As Kenseth stood by his car Saturday in the Dover International Speedway garage, the 2003 NASCAR Cup Series champion sounded a little more definitive that he didn't want to race again.

"I have no plans to drive," Kenseth said. "I said if I did drive, it probably would be for Roush -- I don't have any plans of doing that though, either. I don't really have plans to do any driving at this point."

Kenseth said it was hard to compare his feelings now to a year ago, when he was being replaced at Joe Gibbs Racing and couldn't land a ride he wanted with another top team.

"At this time last year, I wasn't really looking for a ride necessarily anymore," Kenseth said when asked if this is any different than a year ago. "That's a hard question to answer because that was a different situation. I had really, really good winter months before I came back."

He said the perspective he has now is different than before because he is just driving part time and has been more involved with wife, Katie, in raising their daughters, ages 9, 7, 4 and nine months.

"There is good and bad in everything," Kenseth said. "It was good to come back and see what was going on and work with this a little bit, but it was really good being at home, too, and I'm ready to be home more.

"It's hard being gone, it's hard missing all that stuff with the kids growing up and I just don't want to miss any of it anymore."

A 39-time winner in the NASCAR Cup Series, Kenseth has an average start and average finish of 22nd in driving for Roush Fenway, which brought him in partly to help evaluate the program.

"There's a lot of things that I enjoyed about it," Kenseth said about his return. "Certainly, I felt like we were going to perform better than we have up to this point. We've had one really good run, one decent run and the rest haven't been good at all.

"I don't want to say it's been a little bit harder, but we haven't ran as good as I thought. ... We haven't made quite the headway I wish we would have made as soon, but I feel like lately we have made a lot of ground."

When asked if he would still be involved in some way, maybe as a driver coach, Kenseth quipped, "Have you seen me drive lately?" He said he doesn't know how much he will be involved in racing, and that he has nothing on the table or in the works.

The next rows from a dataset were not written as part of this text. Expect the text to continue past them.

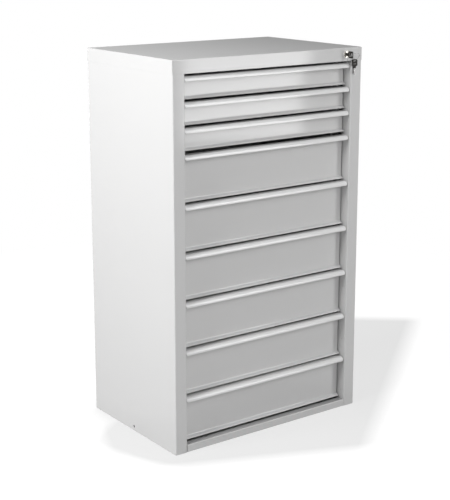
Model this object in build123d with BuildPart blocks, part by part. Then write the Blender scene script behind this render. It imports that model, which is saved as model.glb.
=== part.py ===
from math import cos, hypot, radians, sin
import os

from build123d import *

# Multi-drawer steel cabinet: a folded sheet casing with nine drawers on telescopic runners
# and one cylinder lock at the top right that blocks every drawer through a sliding bar.
# The origin is the centre of the base, on the floor. +X is right, +Y is back, +Z is up.

# Casing
casing_width = 600.0
casing_depth = 400.0
casing_sheet = 1.0
casing_bend = 1.5
stile_width = 35.0
jamb_depth = 34.0
rear_flange = 20.0
head_flange = 18.0
pan_height = 35.0
pan_lip = 16.0
pan_bend = 2.5
corner_slit = 0.8

# Bottom rail and base
rail_height = 20.0
rail_flange = 20.0
rail_end_gap = 0.4
rail_notch_width = 6.0
rail_notch_depth = 4.5
rail_notch_inset = 107.0
rail_hole_radius = 1.8
rail_hole_inset = 44.0
rail_hole_setback = 7.0
base_flange = 18.0
base_front_gap = 0.5
foot_hole_radius = 4.5
foot_hole_span_x = 480.0
foot_hole_span_y = 300.0
link_hole_radius = 3.5
link_hole_height = 11.0
wall_hole_radius = 4.0
wall_hole_span = 400.0
wall_hole_drop = 40.0
jamb_hole_radius = 1.5
jamb_hole_setback = 14.0
jamb_hole_heights = (43.0, 194.0, 345.0)
jamb_clearance = 0.5

# Drawer stack, from the bottom rail up
deep_drawers = 6
deep_front_height = 119.0
deep_front_gap = 5.5
shallow_drawers = 3
shallow_front_height = 57.0
shallow_front_gap = 6.0
bottom_gap = 4.5
group_gap = 9.0
top_gap = 7.0

# Drawer fronts: one folded sheet with a flared foot and a hooked grip along the top
front_sheet = 1.0
front_side_gap = 2.5
front_recess = 29.0
foot_flare = 9.0
foot_height = 7.0
front_bend = 1.4
grip_setback = 3.5
grip_height = 11.5
grip_roll = 9.0
grip_hem = 4.5
grip_hem_spacing = 2.2
grip_corner = 4.5

# Drawer trays
tray_sheet = 0.8
tray_rise = 6.0
tray_top_drop = 5.0
tray_rear_gap = 20.0
tray_hem = 8.0
tray_bend = 1.5

# Telescopic runners, three members on each side of a drawer
runner_space = 12.7
runner_sheet = 1.2
runner_height = 35.0
runner_rise = 8.0
runner_setback = 38.0
runner_rear_gap = 12.0
runner_play = 0.3
runner_bend = 1.0
outer_runner_depth = 8.7
mid_runner_depth = 7.6
mid_runner_play = 0.5
inner_runner_depth = 7.4

# Uprights that carry the outer runner members
upright_sheet = 1.5
upright_bend = 2.0
upright_face = 30.0
upright_lip = 12.0
front_upright_setback = 75.0
rear_upright_setback = 345.0

# Cylinder lock in the front of the top pan
lock_inset = 53.5
lock_drop = 17.5
lock_flange_radius = 9.5
lock_flange_thickness = 2.0
lock_flange_edge = 0.6
lock_barrel_radius = 8.0
lock_barrel_length = 22.0
lock_hole_play = 0.3
plug_radius = 5.5
plug_play = 0.05
plug_proud = 0.3
plug_length = 24.0
plug_boss = 7.0
keyway_height = 7.0
keyway_width = 2.4
keyway_depth = 19.0
lock_nut_width = 22.0
lock_nut_thickness = 4.0

# Cam with a crank pin that lifts and lowers the locking bar
cam_thickness = 2.0
cam_radius = 8.5
crank_radius = 6.0
crank_angle = 45.0
crank_pin_radius = 1.5
crank_pin_length = 7.0
cam_screw_radius = 4.2
cam_screw_height = 2.5

# Locking bar, its guides and the catches on the trays
bar_sheet = 2.0
bar_width = 16.0
bar_setback = 50.0
bar_side_gap = 2.0
bar_foot = 20.0
finger_reach = 11.0
finger_setback = 55.5
finger_height = 5.5
catch_height = 6.0
catch_thickness = 1.5
catch_reach = 8.0
catch_rise = 44.5
catch_play = 1.1
finger_lift = 2.0
fork_setback = 31.0
fork_height = 15.0
fork_play = 0.5
fork_overhang = 1.5
guide_height = 16.0
guide_wall = 2.0
guide_play = 0.3
guide_mouth = 12.0
guide_every = 3
guide_rise = 20.0

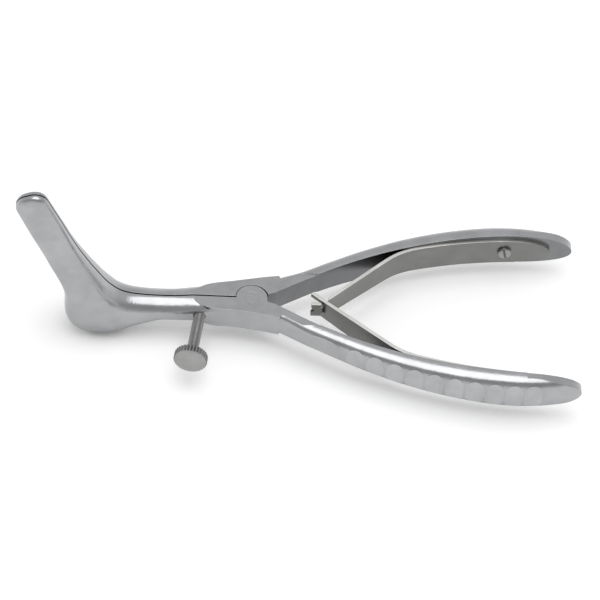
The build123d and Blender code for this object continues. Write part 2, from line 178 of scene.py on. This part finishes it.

"You never know what's going to happen," Kenseth said. "I didn't think I would be doing this five months ago, either, so who knows?"

The matter-of-fact Kenseth said he isn't all that emotionally attached as to whether he is getting to make this decision on his own terms.

"I didn't really miss much [about Cup racing], to be honest with you," Kenseth said. "I enjoyed being home with the kids and just doing normal things, just things that a lot of people probably dread.

"I enjoyed driving them to school, being part of their lives every day, hearing about their day every day when they get home. Today they have gymnastics meets and soccer games and I'm sitting up here in the rain at Dover. I just feel like I'm in a different place in my life."